*WRITTEN EXERCISE:*
Return all lines from the listing below in which the string "bodies" occurs.
----------------------------------------
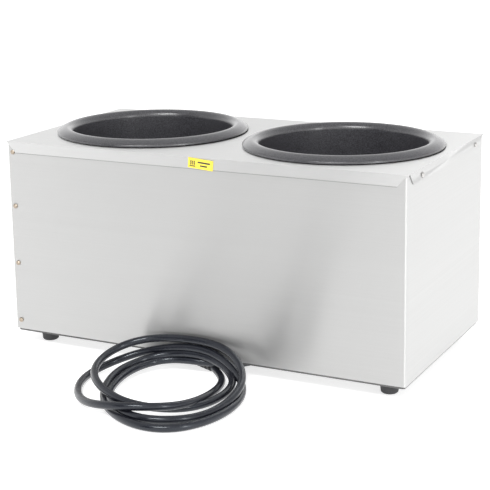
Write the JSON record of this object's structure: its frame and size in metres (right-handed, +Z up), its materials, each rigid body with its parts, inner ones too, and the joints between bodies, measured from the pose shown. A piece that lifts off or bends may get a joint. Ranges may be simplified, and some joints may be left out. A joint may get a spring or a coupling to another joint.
{
  "type": "countertop food warmer",
  "caption": "Low brushed-steel countertop warmer with deep round wells side by side, rubber feet, knobs on the front and a coiled mains lead at the rear.",
  "frame": {"origin": "on the support plane under the middle of the cabinet with its knobs, the lead left out", "axes": "+Z up, -Y towards the control side, +Y towards the plain rear, +X along the row of wells"},
  "size_m": [0.5726, 0.5145, 0.2909],
  "materials": {
    "stainless": "brushed lengthwise",
    "screw_steel": "plain",
    "sticker": "satin vinyl",
    "black_rubber": "matt",
    "nonstick": "satin non-stick coating",
    "heater_steel": "dull",
    "wool": "mineral wool",
    "brass": "plain",
    "phenolic": "moulded phenolic",
    "dial": "dark anodised",
    "copper": "copper tube",
    "wire": "silicone insulation",
    "amber": "clear amber",
    "cord_jacket": "satin"
  },
  "bodies": {
    "cabinet": {"body_wrapper": "stainless", "top_deck": "stainless", "base_pan": "stainless", "seam_screw_1": "screw_steel", "seam_screw_2": "screw_steel", "seam_screw_3": "screw_steel", "seam_screw_4": "screw_steel", "deck_screw_1": "screw_steel", "deck_screw_2": "screw_steel", "deck_screw_3": "screw_steel", "deck_screw_4": "screw_steel", "foot_screw_1": "screw_steel", "foot_screw_2": "screw_steel", "foot_screw_3": "screw_steel", "foot_screw_4": "screw_steel", "heat_label": "sticker", "foot_1": "black_rubber", "foot_2": "black_rubber", "foot_3": "black_rubber", "foot_4": "black_rubber", "well_right": "nonstick", "well_left": "nonstick", "heater_plate_right": "heater_steel", "heater_plate_left": "heater_steel", "heater_bracket_right": "heater_steel", "heater_bracket_left": "heater_steel", "insulation_right": "wool", "insulation_left": "wool", "high_limit_right": "brass", "high_limit_left": "brass", "thermostat_body_right": "phenolic", "thermostat_body_left": "phenolic", "dial_plate_right": "dial", "dial_plate_left": "dial", "bush_nut_right": "screw_steel", "bush_nut_left": "screw_steel", "sensing_bulb_right": "copper", "sensing_bulb_left": "copper", "heater_lead_right": "wire", "heater_lead_left": "wire", "pilot_body_right": "phenolic", "pilot_body_left": "phenolic", "pilot_lens_right": "amber", "pilot_lens_left": "amber", "terminal_block": "phenolic", "ground_stud": "screw_steel", "supply_lead": "cord_jacket", "strain_relief": "black_rubber", "cord_start": "cord_jacket", "cord_coil": "cord_jacket", "cord_end": "cord_jacket", "plug_body": "black_rubber", "plug_blade_1": "brass", "plug_blade_2": "brass", "plug_ground_pin": "brass"},
    "knob_right": {"knob_right": "phenolic", "thermostat_shaft_right": "screw_steel"},
    "knob_left": {"knob_left": "phenolic", "thermostat_shaft_left": "screw_steel"}
  },
  "joints": [
    {"name": "knob_turn_right", "type": "hinge", "parent": "cabinet", "child": "knob_right", "pos_m": [-0.142, -0.1305, 0.056], "axis": [0, -1, 0], "range_deg": [-270, 0]},
    {"name": "knob_turn_left", "type": "hinge", "parent": "cabinet", "child": "knob_left", "pos_m": [0.142, -0.1305, 0.056], "axis": [0, -1, 0], "range_deg": [-270, 0]}
  ]
}
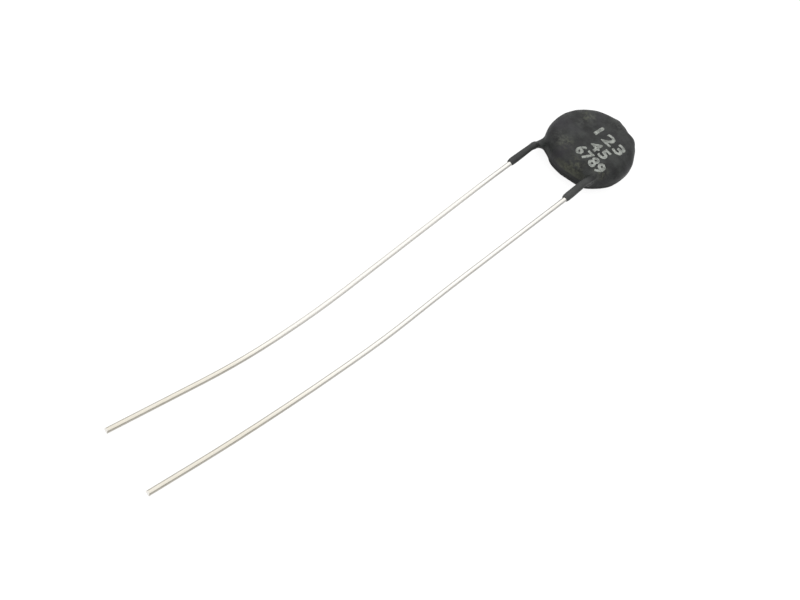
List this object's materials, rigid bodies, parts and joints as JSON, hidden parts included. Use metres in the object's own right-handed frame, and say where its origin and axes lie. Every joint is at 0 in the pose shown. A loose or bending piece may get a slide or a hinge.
----------------------------------------
*COMPLETE OUTPUT:*
Write the JSON record of this object's structure: its frame and size in metres (right-handed, +Z up), its materials, each rigid body with its parts, inner ones too, and the joints between bodies, measured from the pose shown. A piece that lifts off or bends may get a joint. Ranges may be simplified, and some joints may be left out. A joint may get a spring or a coupling to another joint.
  "bodies": {
List this object's materials, rigid bodies, parts and joints as JSON, hidden parts included. Use metres in the object's own right-handed frame, and say where its origin and axes lie. Every joint is at 0 in the pose shown. A loose or bending piece may get a slide or a hinge.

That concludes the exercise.